School district looks for options after bond defeat
The $37 million Mountain Home School District bond issue went down to defeat in heavy voting last Tuesday, a decision that will leave the district scambling to find solutions to the problems the bond might have solved.
Only 1,465 voters cast ballots to approve the bond, with 952 of the 2,417 total ballots cast marked "no." Although the bond received a 60.6 percent approval rate it required 67 percent to pass.
Schools Supt. Tim McMurtrey, while disappointed in the defeat, was pleased with the turnout. "We feel like we got our message out, and the voters have spoken."
The bond enjoyed widespread support among voters who cast ballots at the high school (80.35 percent), the junior high (70.45 percent) and Hacker Middle School (71.28 percent), the three schools most directly affected by the bond.
However, it barely exceeded 50 percent among all of the votes cast at the elementary schools, except for the base primary, where voters cast 62.3 percent of their ballots for approval. Voters at East Elementary only approved the measure by 52.88 percent, North Elementary voters hit 53.46 percent, and voters at the West Elementary polling site reached only a 51.04 percent approval rate. The Pine polling site was the only location where the bond received less than 50 percent, with 17 voters casting "yes" ballots and 29 casting "no" ballots (36.96 percent).
The bond was designed to complete Phase II of the high school project, begun when the current junior high was built 10 years ago. In September of last year, when the district tried the identical proposal, the bond failed by 73 votes after getting 65.1 percent of the 1,514 votes cast. Between the two bonds the estimated cost of construction rose by approximately $2.5 million.
McMurtrey said it was too early to say what the district's board of trustees will do, but, he said, "I suspect we'll just put it away for a while."
The school board hasn't met yet or decided what they are going to do, however, Jim Alexander, the board's chairman, is sure of one thing.
"We'll continue to educate kids to the best of our ability," Alexander said. "We just won't have as many tools to do it."
Superintendent Tim McMurtrey said he will meet with the school board and bond committee and will look at all the options once again and decide how to proceed.
Prior to the election, McMurtrey said if the bond didn't pass, the school district would have to adjust the district's five-year maintenance plan to finance the $1.5 million roof at Lloyd Schiller Gymnasium.

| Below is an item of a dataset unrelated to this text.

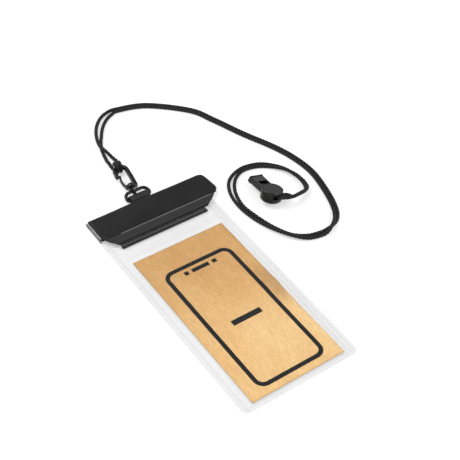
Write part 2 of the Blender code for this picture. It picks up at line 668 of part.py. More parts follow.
def make_whistle():
    frame = whistle_frame()
    chamfer = 0.0018
    edge = 0.0004
    profile = [(0, 0), (DRUM_RADIUS - chamfer, 0), (DRUM_RADIUS, chamfer),
               (DRUM_RADIUS, DRUM_HEIGHT - edge), (DRUM_RADIUS - edge, DRUM_HEIGHT),
               (0, DRUM_HEIGHT)]
    body = turned("whistle_body", profile, frame, 40)

    on_end = Matrix.Rotation(math.radians(90), 4, "X")
    section = [(-0.0062, 0.0036), (0.0046, 0.0036), (0.0070, 0.0066), (0.0057, 0.0105),
               (-0.0068, 0.0105), (-0.0087, 0.0066)]
    stem = plate("mouthpiece", [rounded(section, [0.0006] * 6, 2)], 0.0222,
                 0.0005, frame @ Matrix.Translation((0, 0.0155, 0)) @ on_end)
    boolean(body, stem, "UNION")
    lip = [(-0.0066, 0.0032), (0.0050, 0.0032), (0.0075, 0.0066), (0.0061, 0.0110),
           (-0.0072, 0.0110), (-0.0092, 0.0066)]
    rim = plate("mouth_lip", [rounded(lip, [0.0006] * 6, 2)], 0.0012,
                0.0003, frame @ Matrix.Translation((0, 0.0266, 0)) @ on_end)
    boolean(body, rim, "UNION")

    cap_floor = DRUM_HEIGHT - CAP_THICK - GAP
    place = frame @ Matrix.Translation((*CHAMBER_PLACE, 0))
    chamber = cylinder("chamber", CHAMBER_RADIUS, CHAMBER_FLOOR, cap_floor + 0.0005, place, 28)
    boolean(body, chamber)
    boolean(body, cylinder("cap_seat", CAP_RADIUS + GAP, cap_floor, 0.013, frame, 40))
    boolean(body, box("airway", (-0.0050, 0.0165, 0.0074), (0.0039, 0.0290, 0.0092), frame))
    # y and height of the window with its ramp, and of the passage to the chamber
    window = [(0.0172, 0.0120), (0.0172, 0.0073), (0.0140, 0.0052), (0.0050, 0.0052),
              (0.0050, 0.0083), (0.0118, 0.0091), (0.0118, 0.0093), (0.0090, 0.0120)]
    upright = Matrix.Rotation(math.radians(90), 4, "Z") @ Matrix.Rotation(math.radians(90), 4, "X")
    passage = plate("window", [window], 0.0088, 0.0,
                    frame @ Matrix.Translation((-0.0006, 0, 0)) @ upright)
    boolean(body, passage)

    tunnel = CORD_RADIUS + 0.00085
    reach = TURN_RADIUS + CORD_RADIUS + 0.0004
    ring = [(POST_RADIUS, TURN_LEVEL - tunnel), (reach, TURN_LEVEL - tunnel),
            (reach, TURN_LEVEL + tunnel), (POST_RADIUS, TURN_LEVEL + tunnel)]
    place = frame @ Matrix.Translation((*POST_PLACE, 0))
    boolean(body, turned("cord_tunnel", ring, place, 32))
    recess = rounded([(-0.0044, TURN_LEVEL - tunnel), (0.0016, TURN_LEVEL - tunnel),
                      (0.0016, TURN_LEVEL + tunnel), (-0.0044, TURN_LEVEL + tunnel)],
                     [0.0022, 0.0003, 0.0003, 0.0022])
    boolean(body, plate("cord_slot", [recess], 0.005, 0.0,
                        frame @ Matrix.Translation((0, -0.0095, 0)) @ on_end))
    way_out = Matrix.Translation((*POST_PLACE, TURN_LEVEL)) @ Matrix.Rotation(TURN_AZIMUTH, 4, "Z")
    exit_half = CORD_RADIUS + 0.0004
    boolean(body, box("cord_exit", (0, TURN_RADIUS - exit_half, -tunnel),
                      (0.009, TURN_RADIUS + exit_half, tunnel), frame @ way_out))
    finish(body, WHISTLE, 35)

    edge = 0.0002
    profile = [(0, cap_floor + GAP), (CAP_RADIUS, cap_floor + GAP), (CAP_RADIUS, DRUM_HEIGHT - edge),
               (CAP_RADIUS - edge, DRUM_HEIGHT), (0, DRUM_HEIGHT)]
    finish(turned("whistle_cap", profile, frame, 40), CAP, 35)

    bm = bmesh.new()
    bmesh.ops.create_uvsphere(bm, u_segments=16, v_segments=10, radius=PEA_RADIUS)
    rest = CHAMBER_FLOOR + PEA_RADIUS + GAP
    place = frame @ Matrix.Translation((CHAMBER_PLACE[0] + 0.0004, CHAMBER_PLACE[1] + 0.0006, rest))
    finish(mesh_object("whistle_pea", bm, place), PEA, 60)


clear_scene()
PARTS = collection("waterproof_neck_pouch")
CUTTERS = collection("cutters", True)
CLEAR_BACK = material("clear_back", (0.80, 0.79, 0.79), 0.12, alpha=0.35)
CLEAR_FRONT = material("clear_front", (0.82, 0.81, 0.81), 0.08, alpha=0.25)
KRAFT = material("kraft_card", (0.60, 0.40, 0.20), 0.65)
BLACK_SEAL_LOW = material("seal_groove_black", (0.02, 0.02, 0.02), 0.4)
BLACK_SEAL_HIGH = material("seal_rib_black", (0.022, 0.022, 0.022), 0.4)
LOOP = material("loop_fabric", (0.03, 0.03, 0.03), 0.9)
HOOKS = material("hook_fabric", (0.028, 0.028, 0.028), 0.85)
FLAP = material("flap_sheet", (0.024, 0.024, 0.025), 0.45)
TAB = material("tab_sheet", (0.03, 0.03, 0.031), 0.5)
RING = material("ring_plastic", (0.015, 0.015, 0.015), 0.3)
EYE = material("eye_plastic", (0.016, 0.016, 0.016), 0.3)
HOOK = material("hook_black", (0.014, 0.014, 0.014), 0.25)
GATE = material("gate_black", (0.017, 0.017, 0.017), 0.25)
PIN = material("pin_steel", (0.03, 0.03, 0.03), 0.3, 1.0)
CORD_ONE = material("cord_braid_1", (0.018, 0.018, 0.018), 0.8)
CORD_TWO = material("cord_braid_2", (0.019, 0.019, 0.019), 0.8)
HITCH = material("cord_braid_hitch", (0.02, 0.02, 0.02), 0.8)
CORD_TURN = material("cord_braid_turn", (0.021, 0.021, 0.021), 0.8)
WHISTLE = material("whistle_plastic", (0.025, 0.025, 0.025), 0.3)
CAP = material("cap_plastic", (0.027, 0.027, 0.027), 0.3)
PEA = material("pea_cork", (0.25, 0.16, 0.08), 0.8)

make_films()
make_card()
make_rails()
make_tapes()
make_flap()
make_tab()
make_ring()
make_eye()
make_hook()
make_gate()
make_hitch()
make_cords()
make_whistle()
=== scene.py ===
"""Looks of the waterproof neck pouch: films, card, closure, hook, cord and whistle.

Lengths are in metres, in the frame of the CAD model.
"""

import math

import bmesh
import bpy
from mathutils import Matrix, Vector, noise


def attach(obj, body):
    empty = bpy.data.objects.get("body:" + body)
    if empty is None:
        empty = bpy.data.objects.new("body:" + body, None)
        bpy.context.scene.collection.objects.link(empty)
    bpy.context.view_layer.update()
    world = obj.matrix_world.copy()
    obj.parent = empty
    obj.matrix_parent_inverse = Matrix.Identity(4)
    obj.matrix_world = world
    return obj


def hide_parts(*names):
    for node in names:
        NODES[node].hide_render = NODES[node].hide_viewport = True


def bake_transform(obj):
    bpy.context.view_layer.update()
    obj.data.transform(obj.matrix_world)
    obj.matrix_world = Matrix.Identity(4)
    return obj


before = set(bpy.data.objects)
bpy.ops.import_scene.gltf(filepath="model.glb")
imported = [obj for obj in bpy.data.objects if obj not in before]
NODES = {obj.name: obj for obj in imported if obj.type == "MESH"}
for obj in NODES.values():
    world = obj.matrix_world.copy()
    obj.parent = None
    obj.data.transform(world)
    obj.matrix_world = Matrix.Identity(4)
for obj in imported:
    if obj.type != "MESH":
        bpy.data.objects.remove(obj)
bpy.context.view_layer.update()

# The camera of the photograph
CAMERA_TARGET = Vector((0.04802, 0.07434, 0.0))
CAMERA_DISTANCE = 0.9577
CAMERA_HEADING = math.radians(40.51)
CAMERA_ELEVATION = math.radians(45.57)
CAMERA_ROLL = math.radians(6.39)
CAMERA_LENS = 85.23

# Floor, sky and lamps
FLOOR_LEVEL = -0.0002
FLOOR_HALF = 3
FLOOR_TONE = 0.56
FLOOR_GLOW = 0.53
SKY_LOW, SKY_HIGH = 1.0, 0.34
LAMP_AIM = (0.05, 0.08, 0.0)
LAMP_SIZE = 1.1
LAMPS = {"key": ((-0.55, 0.75, 1.35), 15.5), "fill": ((0.75, -0.65, 1.10), 9.0)}

# Sizes that the CAD model gives its films, flap, strap and card
CARD_HALF_WIDTH = 0.046
CARD_HALF_LENGTH = 0.08465
CARD_BOTTOM = 0.0007
CARD_THICK = 0.0005
FILM_THICK = 0.0004
FILM_HALF_WIDTH = 0.0571
FILM_CORNER = 0.0065
FILM_BOTTOM = -0.0905
FILM_MOUTH = 0.1205
WELD_HALF_WIDTH = 0.0518
WELD_RISE = 0.006
BACK_LEVEL = 0.0002
FRONT_LEVEL = 0.0009
FOLD_Y = 0.14205
FOLD_Z = 0.00255
FRONT_FOLD_RADIUS = 0.00045
BACK_FOLD_RADIUS = 0.00135
FLAP_FOLD_RADIUS = 0.0023
TAB_LIFT = 0.0016
FOLD_PULL = 0.7
FLAP_THICK = 0.0005
TAB_LEFT = -0.0085
TAB_RIGHT = 0.0109
TAB_TAIL_Y = 0.131
RING_WIRE = 0.0016
RING_BAR = (0.0012, 0.1485, 0.0024)

# Sizes of the hook, the cord and the whistle's place
HOOK_PLACE = (-0.0003, 0.1545, 0.0045)
HOOK_TURN = math.radians(-7.7)
HOOK_LIFT = math.radians(1.8)
GATE_PIVOT = (-0.0037, 0.0076)
CORD_RADIUS = 0.00155
CORD_PAIR = 0.0038
CORD_START = 0.0425
CORD_LEAD = 0.004
GAP = 0.0003
HITCH_X = -0.0005
HITCH_Z = -0.00395
WHISTLE_PLACE = (0.0999, 0.0839, 0.0029)
WHISTLE_UP = (0.2076, 0.1626, 0.9646)
WHISTLE_FORWARD = (0.106, 0.977, -0.187)
POST_PLACE = (0.0040, -0.0082)
TURN_RADIUS = 0.00285
TURN_LEVEL = 0.0073
TURN_AZIMUTH = math.radians(-8)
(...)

The bow trusses are failing there and McMurtrey said the district has babied the trusses as long as they can, including wrapping them in steel, but it is time to replace them.

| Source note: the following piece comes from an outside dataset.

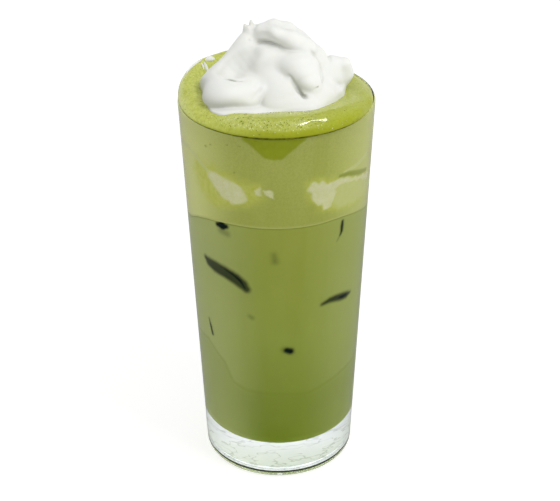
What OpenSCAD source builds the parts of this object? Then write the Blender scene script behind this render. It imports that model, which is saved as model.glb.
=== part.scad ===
// Iced matcha latte in a straight tapered tumbler, topped with foam and a spooned dollop of cream.
// The origin is the middle of the glass's foot, +Z is up, and -Y is the front. Lengths are in millimetres.

/* [Glass] */
// Outer diameter of the rim
rim_d = 78; // [70:0.5:90]
// Outer diameter of the foot, where the taper would meet the table
foot_d = 63.6; // [56:0.2:68]
// Height of the glass
glass_h = 165; // [150:1:180]
// Wall thickness at the rim
rim_wall = 1.9; // [1.5:0.1:2.6]
// Wall thickness at the floor of the drink
foot_wall = 3.1; // [2.4:0.1:4]
// Thickness of the clear base, from the table to the floor of the drink
base_t = 16; // [10:0.5:20]
// Radius of the rounded corner at the floor of the drink
floor_r = 5; // [2:0.5:8]
// Radius of the rounded heel at the foot
heel_r = 1.8; // [1:0.1:3]
// Radius of the hollow under the base
punt_r = 25; // [20:0.5:27]
// Depth of the hollow under the base
punt_depth = 1.6; // [0.5:0.1:3]

/* [Drink] */
// Height where the latte ends and the foam begins
latte_top = 125; // [100:1:135]
// How far the foam swells above the rim at the front left
foam_swell = 7.2; // [5:0.1:9]
// How much lower the foam lies at the back right
foam_slump = 3.2; // [0:0.1:4]

/* [Cream] */
// Height of the cream's widest level above the rim
cream_seat = 4; // [2.5:0.5:5]
// Depth that the cream sinks below its widest level
cream_sink = 6; // [3:0.5:10]
// Radius of the dollop's round body
dollop_r = 30.6; // [29:0.2:31]

/* [Mesh] */
// Number of steps round the foam and the cream
steps_round = 72; // [48:4:80]
// Number of steps from the cream's edge to its top
steps_up = 24; // [16:1:26]

/* [Hidden] */

glass_clear = [0.88, 0.93, 0.91, 0.35];
latte_green = [0.52, 0.56, 0.25];
foam_green = [0.70, 0.74, 0.40];
cream_white = [0.95, 0.95, 0.93];

round_fn = 128;      // steps of a full turn where OpenSCAD draws a revolved solid
arc_steps = 6;       // steps of a rounded corner in a profile
ring_steps = 8;      // steps of the foam's swell, from the rim to the cream
lip_drop = 1;        // the foam meets the wall this far below the rim's top
fold_keep = 0.4;     // how sharply the cream's lobes meet: smaller is sharper
slump_at = 40;       // direction of the foam's lowest side, in degrees from +X

rim_r = rim_d / 2;
foot_r = foot_d / 2;
lip_r = rim_wall / 2;
lip_z = glass_h - lip_r;
foam_lip_z = glass_h - lip_drop;
cream_level = glass_h + cream_seat;
cream_floor = cream_level - cream_sink;

// The cream's lobes, each a row of balls [x, y, z above the rim, radius] that are swept one into the next.
body_lobe = [[0, 0, -7.5, dollop_r]];
crest_lobe = [[-9, 1, 23, 4.5], [-1, 2, 26, 5], [6, 2, 25.5, 5.5], [12, 2, 21.5, 6], [18, 1, 14, 7]];
tip_lobe = [[-8, 1, 24, 3], [-11, 1, 29, 1.2]];
tongue_lobe = [[0, -2, 14, 14], [8, -10, 11, 13], [12, -15, 5, 11]];
left_lobe = [[-6, 1, 8, 17], [-14, -5, 3, 16]];
right_lobe = [[14, 1, 8, 11], [20, 0, 4.5, 11]];
apron_lobe = [[2, -15, -2, 15], [14, -11, -2, 15]];
lobes = [body_lobe, crest_lobe, tip_lobe, tongue_lobe, left_lobe, right_lobe, apron_lobe];
balls_between = 4;   // balls added between two that are listed

// Outer and inner radius of the glass at a height
function outer_r(z) = foot_r + (rim_r - foot_r) * z / glass_h;
function wall_at(z) = foot_wall + (rim_wall - foot_wall) * (z - base_t) / (glass_h - base_t);
function inner_r(z) = outer_r(z) - wall_at(z);

// Points of an arc about c, from one angle to another
function arc(c, r, from, to) =
    [for (i = [0:arc_steps]) let (a = from + (to - from) * i / arc_steps) c + r * [cos(a), sin(a)]];

// The floor and wall that hold the drink, from the middle of the floor up to a height
function inside_profile(top) = concat(
    [[0, base_t]],
    arc([inner_r(base_t + floor_r) - floor_r, base_t + floor_r], floor_r, -90, 0),
    [[inner_r(top), top]]);

module glass() {
    outside = concat(
        [[0, punt_depth], [punt_r - 2 * punt_depth, punt_depth], [punt_r, 0]],
        arc([outer_r(heel_r) - heel_r, heel_r], heel_r, -90, 0));
    lip = arc([rim_r - lip_r, lip_z], lip_r, 0, 180);
    inside = inside_profile(lip_z);
    color(glass_clear)
        rotate_extrude($fn = round_fn)
            polygon(concat(outside, lip, [for (i = [len(inside) - 1:-1:0]) inside[i]]));
}

module latte() {
    color(latte_green)
        rotate_extrude($fn = round_fn)
            polygon(concat(inside_profile(latte_top), [[0, latte_top]]));
}

// Balls of one lobe, with more put between those listed
function swept(lobe) = len(lobe) == 1 ? lobe :
    [for (i = [0:len(lobe) - 2], k = [0:balls_between])
        lobe[i] + (lobe[i + 1] - lobe[i]) * k / (balls_between + (i == len(lobe) - 2 ? 0 : 1))];

balls = [for (lobe = lobes) each swept(lobe)];

// How far a ray from the middle of the cream's level runs in a direction before it leaves a ball
function way_out(dir, ball) =
    let (centre = [ball[0], ball[1], ball[2] - cream_seat],
         along = dir * centre,
         square = along * along - centre * centre + ball[3] * ball[3])
    square > 0 ? max(0, along + sqrt(square)) : 0;

// The cream's surface in a direction, where the farthest balls blend into one another
function cream_reach(turn, rise) =
    let (dir = [cos(rise) * cos(turn), cos(rise) * sin(turn), sin(rise)],
         ways = [for (b = balls) way_out(dir, b)],
         far = max(ways))
    far + fold_keep * ln([for (w = ways) exp((w - far) / fold_keep)] * [for (w = ways) 1]) * 0.5;

function turn_of(i) = 360 * i / steps_round;

// Faces of a closed shell made of equal rings between a first and a last point
function shell_faces(rings) =
    let (n = steps_round, last = rings * n + 1)
    concat(
        [for (i = [0:n - 1]) [0, 1 + i, 1 + (i + 1) % n]],
        [for (k = [0:rings - 2], i = [0:n - 1])
            let (a = 1 + k * n + i, b = 1 + k * n + (i + 1) % n) each [[a, a + n, b], [b, a + n, b + n]]],
        [for (i = [0:n - 1]) [last, last - n + (i + 1) % n, last - n + i]]);

// A shell from its rings, each a function of the turn that is already worked out as points
module shell(first, rings, last) {
    points = concat([first], [for (ring = rings) each ring], [last]);
    polyhedron(points = points, faces = shell_faces(len(rings)), convexity = 6);
}

function ring(r_of, z_of) = [for (i = [0:steps_round - 1]) [r_of[i] * cos(turn_of(i)), r_of[i] * sin(turn_of(i)), z_of[i]]];
function same(value) = [for (i = [0:steps_round - 1]) value];

cream_edge = [for (i = [0:steps_round - 1]) cream_reach(turn_of(i), 0)];

// Height of the foam above the rim where it swells most, at a turn
function swell_at(turn) = foam_swell - foam_slump * pow((1 + cos(turn - slump_at)) / 2, 2);

// The foam's top at a share of the way from the wall to the cream: up in a round shoulder, then down a little
function foam_rise(share, turn) =
    lip_drop + swell_at(turn) * sqrt(1 - pow(1 - min(1, share * 1.5), 2))
    - max(0, share * 1.5 - 1) * 2 * (swell_at(turn) - cream_seat);

module foam() {
    wall_r = inner_r(foam_lip_z);
    swell_rings = [for (k = [1:ring_steps])
        let (s = k / ring_steps)
        ring([for (i = [0:steps_round - 1]) wall_r + (cream_edge[i] - wall_r) * s],
             [for (i = [0:steps_round - 1])
                 k == ring_steps ? cream_level : foam_lip_z - lip_drop + foam_rise(s, turn_of(i))])];
    color(foam_green)
        shell([0, 0, latte_top],
            concat(
                [ring(same(inner_r(latte_top)), same(latte_top)), ring(same(wall_r), same(foam_lip_z))],
                swell_rings,
                [ring(cream_edge, same(cream_floor))]),
            [0, 0, cream_floor]);
}

module cream() {
    dome = [for (k = [0:steps_up - 1])
        let (rise = 90 * k / steps_up,
             reach = [for (i = [0:steps_round - 1]) cream_reach(turn_of(i), rise)])
        ring([for (w = reach) w * cos(rise)], [for (w = reach) cream_level + w * sin(rise)])];
    color(cream_white)
        shell([0, 0, cream_floor],
            concat([ring(cream_edge, same(cream_floor))], dome),
            [0, 0, cream_level + cream_reach(0, 90)]);
}

glass();
latte();
foam();
cream();
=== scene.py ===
# %% [markdown]
# # An iced green tea latte, built round its packed construction
# A tall tumbler holds a milky green drink, a deep layer of foam that swells out over the rim, and a folded
# dollop of whipped cream. The construction model gives the four solids at their real size. Everything here
# is made in metres in that same frame, so each piece goes where the construction says and nothing is fitted.

# %% Load the frame
import math

import bmesh
import bpy
import numpy as np
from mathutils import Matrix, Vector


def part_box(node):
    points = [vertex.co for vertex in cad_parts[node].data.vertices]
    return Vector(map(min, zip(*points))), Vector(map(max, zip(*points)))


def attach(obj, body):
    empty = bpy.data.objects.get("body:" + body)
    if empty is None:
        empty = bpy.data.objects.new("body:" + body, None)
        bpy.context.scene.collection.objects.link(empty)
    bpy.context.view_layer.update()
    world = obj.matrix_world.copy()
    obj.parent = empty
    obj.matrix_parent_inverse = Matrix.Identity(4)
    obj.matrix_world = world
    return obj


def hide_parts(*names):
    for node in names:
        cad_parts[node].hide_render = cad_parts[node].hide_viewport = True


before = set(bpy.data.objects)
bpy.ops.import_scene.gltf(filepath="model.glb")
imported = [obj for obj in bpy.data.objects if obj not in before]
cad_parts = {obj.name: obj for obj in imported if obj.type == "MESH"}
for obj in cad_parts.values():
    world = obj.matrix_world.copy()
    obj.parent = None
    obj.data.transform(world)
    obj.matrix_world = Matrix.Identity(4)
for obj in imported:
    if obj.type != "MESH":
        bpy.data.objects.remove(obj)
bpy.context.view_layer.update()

import openvdb
from mathutils import Matrix, Vector

MM = 0.001
print("nodes:", sorted(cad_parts))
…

He said the district will have to use the plant facility and federal forest funds the school receives to replace the roof.
The school district typically uses those funds to purchase new technology as well as textbooks. All of the district's plant facility and federal forest funds will go towards the roof for the next two years, he said.

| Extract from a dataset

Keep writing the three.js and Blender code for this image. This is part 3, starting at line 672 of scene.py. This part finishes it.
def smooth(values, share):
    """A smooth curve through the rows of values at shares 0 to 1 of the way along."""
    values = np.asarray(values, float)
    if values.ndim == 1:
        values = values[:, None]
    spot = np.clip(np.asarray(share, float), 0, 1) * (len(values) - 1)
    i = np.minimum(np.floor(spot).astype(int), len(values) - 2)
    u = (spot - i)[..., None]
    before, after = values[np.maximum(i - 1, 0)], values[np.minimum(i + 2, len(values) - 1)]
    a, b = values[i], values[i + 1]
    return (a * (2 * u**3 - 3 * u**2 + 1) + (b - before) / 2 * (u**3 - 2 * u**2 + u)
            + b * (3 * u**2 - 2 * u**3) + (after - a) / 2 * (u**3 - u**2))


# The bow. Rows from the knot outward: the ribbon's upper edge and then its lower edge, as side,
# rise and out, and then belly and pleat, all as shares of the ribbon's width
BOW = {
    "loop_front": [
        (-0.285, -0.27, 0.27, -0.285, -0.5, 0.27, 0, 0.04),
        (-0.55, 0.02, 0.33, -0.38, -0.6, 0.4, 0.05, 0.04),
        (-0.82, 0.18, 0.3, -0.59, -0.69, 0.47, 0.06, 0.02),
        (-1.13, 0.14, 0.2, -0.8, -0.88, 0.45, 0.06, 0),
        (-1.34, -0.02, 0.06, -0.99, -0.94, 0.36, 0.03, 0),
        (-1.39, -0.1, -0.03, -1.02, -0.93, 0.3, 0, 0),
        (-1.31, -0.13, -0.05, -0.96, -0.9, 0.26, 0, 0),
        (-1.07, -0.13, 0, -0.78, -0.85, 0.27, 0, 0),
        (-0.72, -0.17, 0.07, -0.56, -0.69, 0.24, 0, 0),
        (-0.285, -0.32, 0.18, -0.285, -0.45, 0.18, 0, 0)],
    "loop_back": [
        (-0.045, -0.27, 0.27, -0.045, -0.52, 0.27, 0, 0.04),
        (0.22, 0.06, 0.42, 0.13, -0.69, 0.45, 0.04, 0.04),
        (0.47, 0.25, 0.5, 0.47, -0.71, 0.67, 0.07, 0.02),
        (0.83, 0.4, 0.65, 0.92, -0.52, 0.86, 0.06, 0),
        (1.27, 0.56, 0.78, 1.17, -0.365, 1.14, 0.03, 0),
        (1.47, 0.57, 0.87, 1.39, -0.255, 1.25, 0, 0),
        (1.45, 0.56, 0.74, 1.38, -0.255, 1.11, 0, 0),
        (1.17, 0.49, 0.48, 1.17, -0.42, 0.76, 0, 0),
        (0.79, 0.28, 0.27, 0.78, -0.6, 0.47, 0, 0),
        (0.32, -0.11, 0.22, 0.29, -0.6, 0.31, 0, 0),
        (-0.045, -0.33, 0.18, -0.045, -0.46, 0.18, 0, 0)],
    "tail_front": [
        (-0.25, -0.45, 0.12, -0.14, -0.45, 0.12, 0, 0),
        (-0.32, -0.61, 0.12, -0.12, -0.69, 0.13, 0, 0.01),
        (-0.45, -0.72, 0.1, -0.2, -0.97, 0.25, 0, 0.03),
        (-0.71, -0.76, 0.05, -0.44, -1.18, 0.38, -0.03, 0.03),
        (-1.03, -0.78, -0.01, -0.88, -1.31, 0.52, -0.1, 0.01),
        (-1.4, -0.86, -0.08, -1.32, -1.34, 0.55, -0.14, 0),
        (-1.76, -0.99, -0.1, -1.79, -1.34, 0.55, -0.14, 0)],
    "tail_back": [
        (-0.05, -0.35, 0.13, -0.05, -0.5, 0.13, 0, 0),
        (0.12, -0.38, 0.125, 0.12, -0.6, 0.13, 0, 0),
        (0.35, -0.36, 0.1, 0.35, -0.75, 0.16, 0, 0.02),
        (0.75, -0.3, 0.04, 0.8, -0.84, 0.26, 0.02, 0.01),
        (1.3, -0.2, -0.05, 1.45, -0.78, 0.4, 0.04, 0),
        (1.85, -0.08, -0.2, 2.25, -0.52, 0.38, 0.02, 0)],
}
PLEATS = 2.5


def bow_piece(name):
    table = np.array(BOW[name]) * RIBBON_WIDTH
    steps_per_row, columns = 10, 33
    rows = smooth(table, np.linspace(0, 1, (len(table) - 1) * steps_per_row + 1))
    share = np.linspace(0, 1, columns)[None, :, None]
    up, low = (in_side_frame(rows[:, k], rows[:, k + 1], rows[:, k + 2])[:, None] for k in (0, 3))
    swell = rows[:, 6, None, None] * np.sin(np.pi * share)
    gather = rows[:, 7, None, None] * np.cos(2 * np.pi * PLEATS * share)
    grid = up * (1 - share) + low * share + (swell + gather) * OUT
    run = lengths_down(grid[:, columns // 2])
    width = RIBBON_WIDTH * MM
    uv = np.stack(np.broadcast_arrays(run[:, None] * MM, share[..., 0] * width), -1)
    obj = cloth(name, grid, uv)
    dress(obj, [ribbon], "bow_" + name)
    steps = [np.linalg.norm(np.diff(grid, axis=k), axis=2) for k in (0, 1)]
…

Alexander said Friday the district will only have funds for basic maintenance in buildings.
"I'm not saying no maintenance, but the type of maintenance we've done over the last 20 years will probably take a back seat to immediate problems," he said.
He also said the district won't be able to buy as many textbooks or any computers for the next few years.
Alexander said the bond was designed to address the future but the board will have to go back to square one and decide how to handle present problems.
One of the school district's problems is overcrowding at Hacker Middle School.
Currently, the building houses 899 fifth- though seventh-grade students. In August, 946 students are expected to show up for the first day of class in a building with a maximum capacity of 926.
Alexander's initial thoughts are the district will have to use its resources to start purchasing temporary buildings. He said buying temporary buildings isn't building for the future or accumulating assets.
"It's a disposable building that 20 years from now will be in a landfill, instead of a building that will last 100 years," Alexander said.
He said square foot wise, temporary buildings cost about the same as a permanent building costs to build.
He said the school district will probably just try to get by next year and putting temporary buildings at Hacker is a possible solution.
Moving fifth-grade students back into the elementary schools is another possible solution, though Alexander said there's a good chance the district would have to ask for another bond to put temporary buildings at each elementary school.
"We feel it's to our advantage to see problems and try to address them before they come," Alexander said. "Right now, we're going to have to adjust as they come. We can't afford to waste any more time on buildings for the future when building for the future has failed. Now we have to build for the moment."